The profession of gondolier is controlled by a guild, which issues a limited number of licenses granted after periods of training and apprenticeship, and a major comprehensive exam which tests knowledge of Venetian history and landmarks, foreign language skills, and practical skills in handling the gondola typically necessary in the tight spaces of Venetian canals.
Our friendly guide took us first through some narrow back canals and at a blind bend collided with another going in the other direction and then we joined a gondola jam as he maneuvered into a busier canal heading for the Grand Canal. The small canals were curiously quiet without pavements or people as we passed by the back doors of mansions, shops and restaurants but the main canals were busier lined with cafés and restaurants and with crowds of people crossing the narrow bridges every few metres or so. At water level there was a slightly different perspective to the buildings and down here we could see the exposed brickwork and the crumbling pastel coloured stucco giving in to the constant assault of the waters of the lagoon.

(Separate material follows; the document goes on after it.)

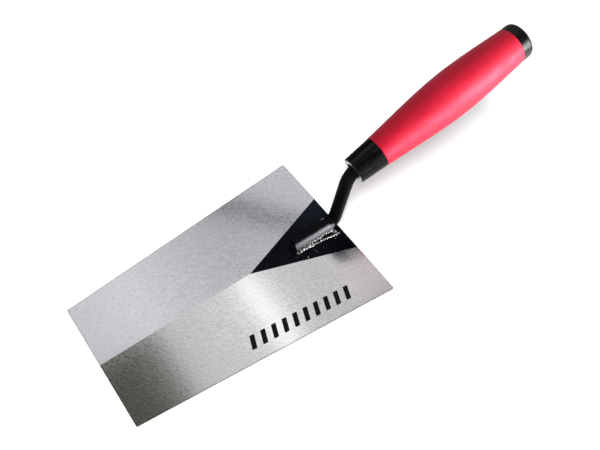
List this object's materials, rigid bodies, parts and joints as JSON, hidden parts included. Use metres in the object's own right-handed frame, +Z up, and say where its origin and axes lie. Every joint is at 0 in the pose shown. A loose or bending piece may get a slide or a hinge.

Our boat was in perfect condition and lovingly cared for from aft to stern. Gondolas are hand made using eight different types of wood, fir, oak, cherry, walnut, elm, mahogany, larch and lime and are composed of two hundred and eighty pieces. The oars are made of beech wood. The left side of the gondola is made longer than the right side and this asymmetry causes the gondola to resist the tendency to turn toward the left at the forward stroke from the right hand side of the boat.
From the busy canal San Luca we emerged into the Grand Canal where the gondolier had to have his wits about him as he competed for space with the Vaporetto (the water bus service), the motor boat taxis and dozens more gondola each one full of gaping wide eyed tourists admiring the elaborate mansions and palaces that make this Venice’s most exclusive area. The ride continued past rows of gaily coloured mooring poles and under the famous Rialto bridge and past the fish market and then with the clock ticking away the boat was turned off the Grand Canal into the canal San Salvador and the boatman expertly threaded his way back towards San Marco and the Orseola canal where the ride came to an end. We had enjoyed it.
While there are no historical records that deal directly with the origins of Venice, tradition and the available evidence have led several historians to agree that the original population of Venice consisted of refugees from Roman cities near Venice and from the undefended countryside, who were fleeing successive waves of invasions from the north. The traditional founding is identified with the dedication of the first church, that of San Jacopo at the islet of Rialto and given the date of 25th March 421.
Venice is a city known both for tourism and for industry, and is the capital of the region Veneto. The name is derived from the ancient tribe of Veneti that inhabited the region in Roman times. The city historically was the capital of a powerful and successful sea-born independent city-state. Venice has been known as the “La Dominante”, “Serenissima”, “Queen of the Adriatic”, “City of Water”, “City of Masks”, “City of Bridges”, “The Floating City”, and “City of Canals”. It stretches across one hundred and seventeen small islands in the marshy Venetian Lagoon along the Adriatic Sea and the saltwater lagoon stretches along the shoreline between the mouths of the Po (south) and the Piave (north) Rivers.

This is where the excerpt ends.